Off late, a number of my friends on Facebook seem to have had babies and my wall is inundated with screaming mums proud of anything their little ones do - from burping to pooping to proud mums who can change nappies. It's been driving me nuts. So much so that I've considered un-friending the whole bunch at some point or the other. Who knows if I might turn into one of them at some point? I'm not that now and I'm mildly annoyed that I have to put up with those updates constantly! Coming back to the friend whose son was getting ready to meet his friend. I realized that these parents seem to plan their weekends around their kids. I mean, I knew that before and I have found it overbearing at times, even though I could understand that they had to do things their children would enjoy too. What hit me today was the knowledge that they were, in effect, planning how their young ones should spend their time. They would make plans and expect the little fellas to get excited about it. Of course they know what the kids want and they know what is good for the kids, so it is not wrong.

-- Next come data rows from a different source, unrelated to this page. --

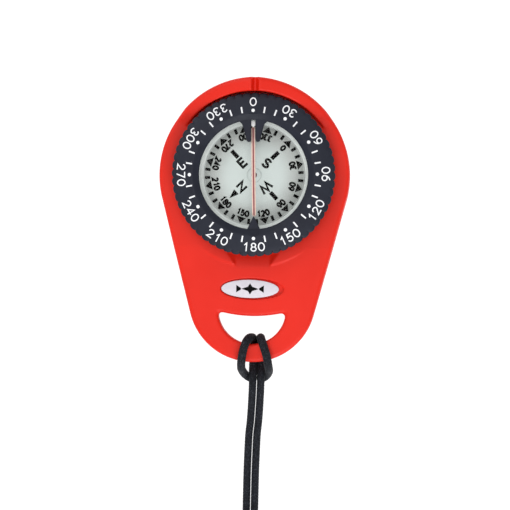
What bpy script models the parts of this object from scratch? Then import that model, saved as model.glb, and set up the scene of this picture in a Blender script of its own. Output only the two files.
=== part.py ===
"""Handheld bearing compass, lying on its back with the dial up.

A red two-part case holds a liquid capsule with a pivoted card, under a rotating bezel.
A braided lanyard is hitched round the bar at the end of the tail.
The origin is on the dial's axis, on the flat back. +Y points to the hood, -Y to the
lanyard, +Z out of the dial. Sizes below are in millimetres.
"""
import bpy
import bmesh
from math import asin, cos, degrees, hypot, pi, radians, sin
from mathutils import Matrix, Vector

MM = 0.001
GAP = 0.3                     # space kept between pieces that touch

# Case outline: two circles and their common tangents
HEAD_R = 38.6
TAIL_R = 25.9
TAIL_Y = -50.0
SEAM_Z = 8.5                  # parting plane, underside of the front case
WALL = 2.4
SHOULDER_Z = 17.0             # top of the case beside the bezel
HOOD_RISE = 10.5              # hood crest above the shoulder, on the axis
HOOD_END_RISE = 2.6           # the same at the hood's two ends
HOOD_HALF_ANGLE = 51.0
HOOD_BLEND = 2.5              # degrees over which each hood end comes down
HOOD_FLARE = 0.07             # how far the hood leans out per millimetre of rise
REAR_PULL = 1.5               # how much smaller the head's top is over the tail
WELL_R = 33.7                 # inner wall of the hood
DECK_Z = 16.9                 # plate that carries the capsule
DECK_HOLE_R = 24.6
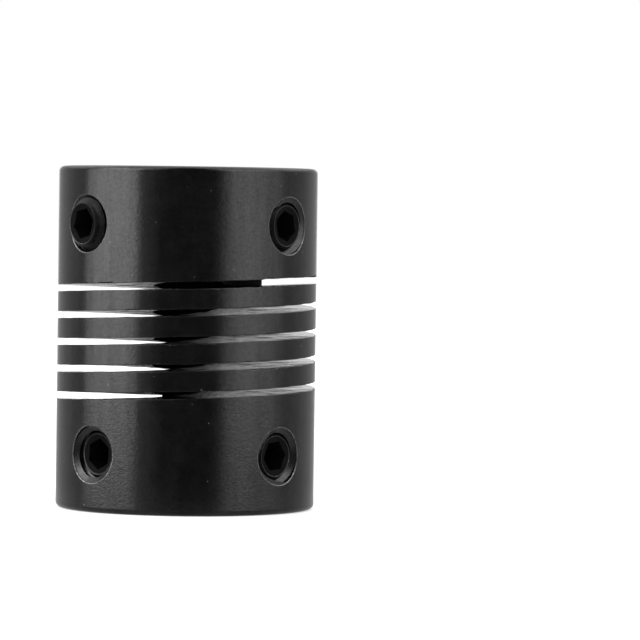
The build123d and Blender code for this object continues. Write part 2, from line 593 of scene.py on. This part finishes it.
def body_shell(s):
    """The turned and slit body before its holes."""
    cutters = SlotCutters(s)
    shell = Shell()
    bottom_skin, bottom_bore = add_end(shell, s, False)
    top_skin, top_bore = add_end(shell, s, True)
    skin, bore = add_slot(shell, cutters, s)
    ends = cutters.first, cutters.last
    add_lands(shell, skin, *ends, bottom_skin, top_skin, SKIN, True)
    open_ends = cutters.first_open, cutters.last_open
    add_lands(shell, bore, *open_ends, bottom_bore, top_bore, BORE, False)
    return shell


def close_up(mesh):
    """Joins points that fall together and turns every face outwards."""
    work = bmesh.new()
    work.from_mesh(mesh)
    bmesh.ops.remove_doubles(work, verts=work.verts, dist=SAME_POINT * MM)
    bmesh.ops.recalc_face_normals(work, faces=work.faces)
    work.to_mesh(mesh)
    work.free()


def join(mesh, shell):
    """Adds a shell's faces to a mesh."""
    added = mesh_object("added", shell.points, shell.faces, shell.slots).data
    work = bmesh.new()
    work.from_mesh(mesh)
    work.from_mesh(added)
    work.to_mesh(mesh)
    work.free()
    bpy.data.meshes.remove(added)


def cut_holes(body, s):
    """Cuts the four screw holes by exact booleans, and stops if a cut isn't whole."""
    for name, (side, near_top, _, _) in SCREWS.items():
        shell = hole_cutter(s, side, near_top)
        tool = mesh_object(name + "_cutter", shell.points, shell.faces, shell.slots)
        link(tool, body=None)
        close_up(tool.data)
        for material in body.data.materials:
            tool.data.materials.append(material)
        cut = body.modifiers.new("hole", "BOOLEAN")
        cut.operation = "DIFFERENCE"
        cut.solver = "EXACT"
        cut.object = tool
        bpy.context.view_layer.update()
        seen = body.evaluated_get(bpy.context.evaluated_depsgraph_get())
        mesh = bpy.data.meshes.new_from_object(seen)
        body.modifiers.clear()
        old = body.data
        removed = closed_volume(old) - closed_volume(mesh)
        if abs(removed / HOLE_VOLUME - 1) > HOLE_TOLERANCE:
            raise RuntimeError(f"The hole of {name} took {removed:.2f} cubic mm out of the body")
        body.data = mesh
        bpy.data.meshes.remove(old)
        bpy.data.objects.remove(tool)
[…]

Only, sometimes it can stretch too far. 

When I went out to play, the most my mum did was to make sure I was wearing shoes and she knew where I was headed. I would play with my friends, in the playground, in the park, side-alleys... I could play whatever I wanted. I would come home muddied, scratched and dirtied, mum would help me wash up. I made my own friends, I played whatever game we chose. I was free to live out my childhood discovering things and doing fun stuff. These kids have their parents chart out their day. The parents decide how much fun they can have. Their friends are the ones their parents will go out with. That is, their parents' friends' children. "If mum decides to take me to Seaworld today, that is my fun day". No doubt it is fun. Only, they have never stopped to think if that is what they want to do today. Mum and dad don't ask either. Even if they did, the young fella probably wouldn't say no because he probably doesn't know his options or that he has any. 

Somehow, this whole thing feels so sad. The kids have never gone out to play without either the parents or their teachers chaperoning them. They probably won't until they grow into teenagers, when suddenly their new-found freedom is going to emerge from the inside in a burst. I may be wrong about that. Still, I liked the idea of just going out to play with my friends, without my parents watching over me and making sure I play right.  

I went to a friend's son's school the other day, to watch his performance. Before his son went on stage, a group of tiny-tots performed a little song and dance routine. When we did that in school, we would practice for days on end and then perform on stage. Sometimes we remembered all the moves and did the right thing. Sometimes we forgot. Some of us were born stars, some of us were nervous. Whatever it was, we did what we did. On this occasion, I saw a teacher kneeling in front of the stage and doing the moves that the children were copying. All eyes on the stage, were on her. I'm sure they have practised before. It looked good that all the children seemed to be able to do the moves, some well, some not so well. It saddened me, however, that they were all watching the teacher and copying her. There is too much emphasis on the end product looking good, rather than letting the children free to do what they have practised, on stage, as well as they can remember it. There is not enough emphasis on the children actually knowing what they were doing. No tests, just keep reading your books. No exams till the age of 10. Maybe I got the age wrong but that is not the point. How sad is that they refuse to tell children about failure?

A colleague with 3 boys between the ages of 5 to 15 once said to me that the system was ridiculous. No matter how badly they performed, they were told that they were good, so as to not hurt them. Even bad news was sugar-coated. He said it was pathetic that they had to soften the blow and hide the children from the concept of failure. This is not real life, he insisted. I could not help but agree with him.

In my growing years, I have met parents who have swung the other way and put too much pressure on their children to do well, emphasised far too much on failure. That is another extreme. Even so, I think I would rather know that I could do better when I haven't done well than watch a teacher perform and copy her steps, step off the stage to be told I was amazing and live the lie.